Ежегодно пятого июля съезжаются в Татево ученики Рачинского и почитатели и совершают торжественную заупокойную литургию и панихиду по дорогому учителю. Его скромная могила в этот день обильно усыпается цветами. Звонкие детские голоса школьников Татевской школы, подкрепляемые мощными голосами взрослых и пожилых его учеников, поют над ним надгробные песни и гремят ему «вечную память».

На надгробном памятнике своем Рачинский желал видеть слова: «Не о хлебе едином жив будет человек, но о всяком глаголе, исходящем из уст Божиих». Эти слова напечатаны на тихом кладбище, на скромной могиле апостола рукой церковно-народной школы.

Духовную пищу, глагол Божий, свет Христов, «просвещающий и освящающий всякого человека, грядущего в мир», – вот что широкой душой и любящим настойчивым сердцем нес Рачинский русскому народу, который он так понял и так чтил, которому он так страстно желал добра.

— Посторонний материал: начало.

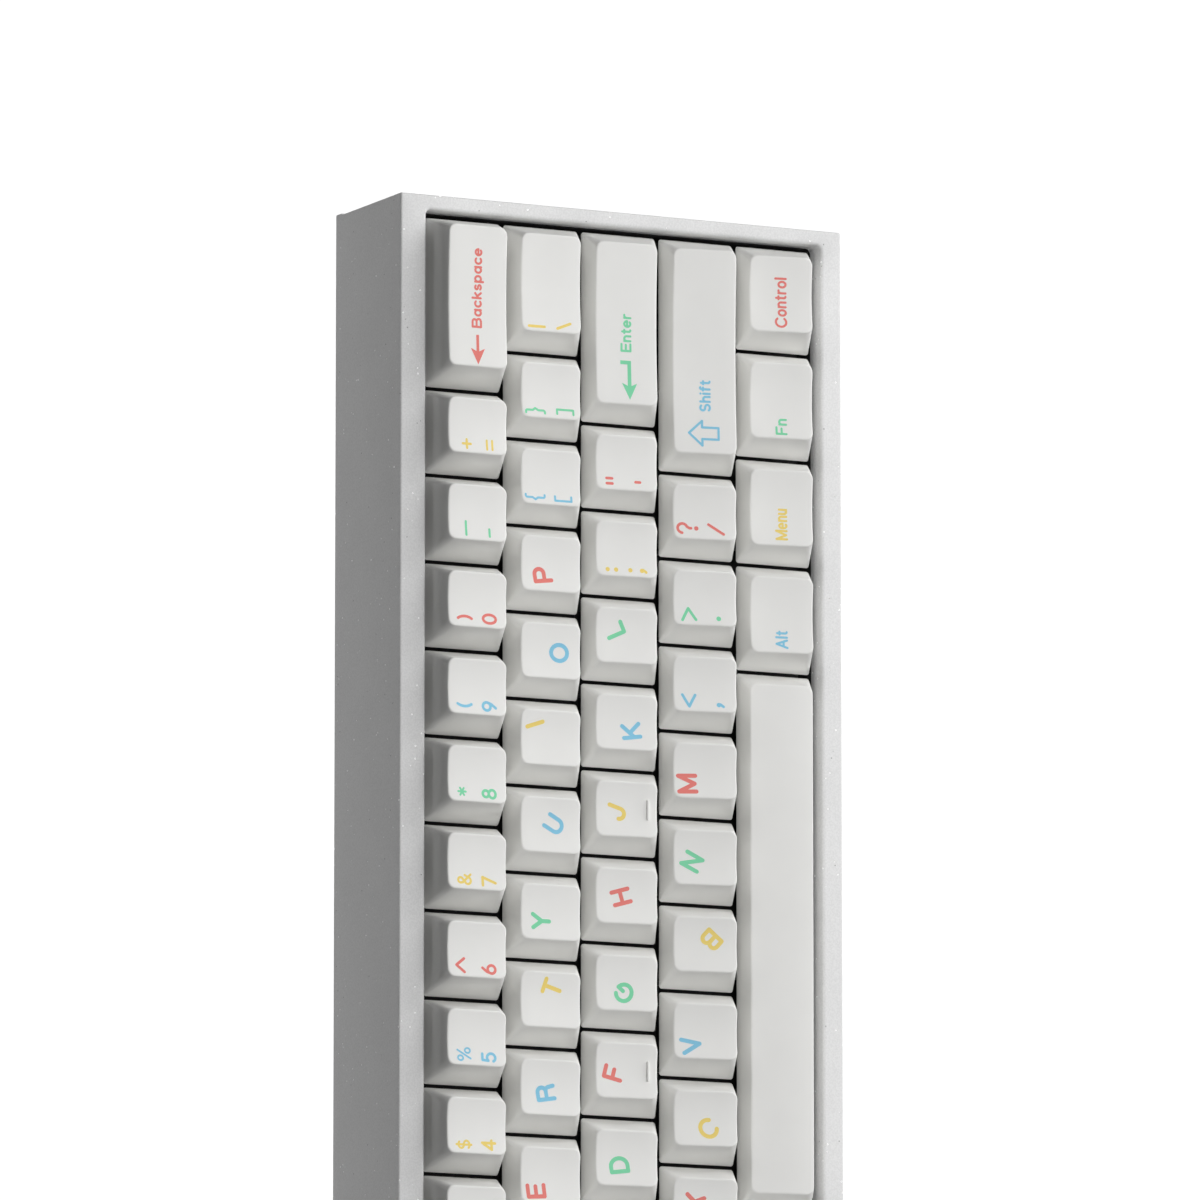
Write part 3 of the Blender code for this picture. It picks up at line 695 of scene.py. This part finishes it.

И на этих страницах мы потому с такой полнотой остановились на нравственном облике и на жизненному труде этого замечательного человека, что, нам кажется, он служил исчерпывающим примером того, как можно быть в миру исповедником Христовым. Все, что так сродно человеку известного положения и высокого образования: гордость ума, сомнение, презрение к тайнам веры, – все это он оставил и в восторге преклонился перед Христом распятым, с собой преклоняя пред Ним детский мир русской деревни. И если подвиг исповедничества, возведенного в систему жизни, – упорный, ежедневный, неослабный – есть самая огромная и самая достойная проповедь Бога и величайшая хвала Ему воздвигаемая, то в день последнего суда Рачинский во главе неисчислимой, быть может, рати русского сельского населения, просвещенного им глаголом Божиим, исторгнутого им из кабаков, из цепких сетей пьянства, исторгнутого не только в глухом углу родного Татева и его окрестностей, но по всей России, живым делом возбужденного им движения трезвости, может с дерзновением сказать Подвигоположнику Христу: «Се аз и дети, яже дал ми еси, Господи».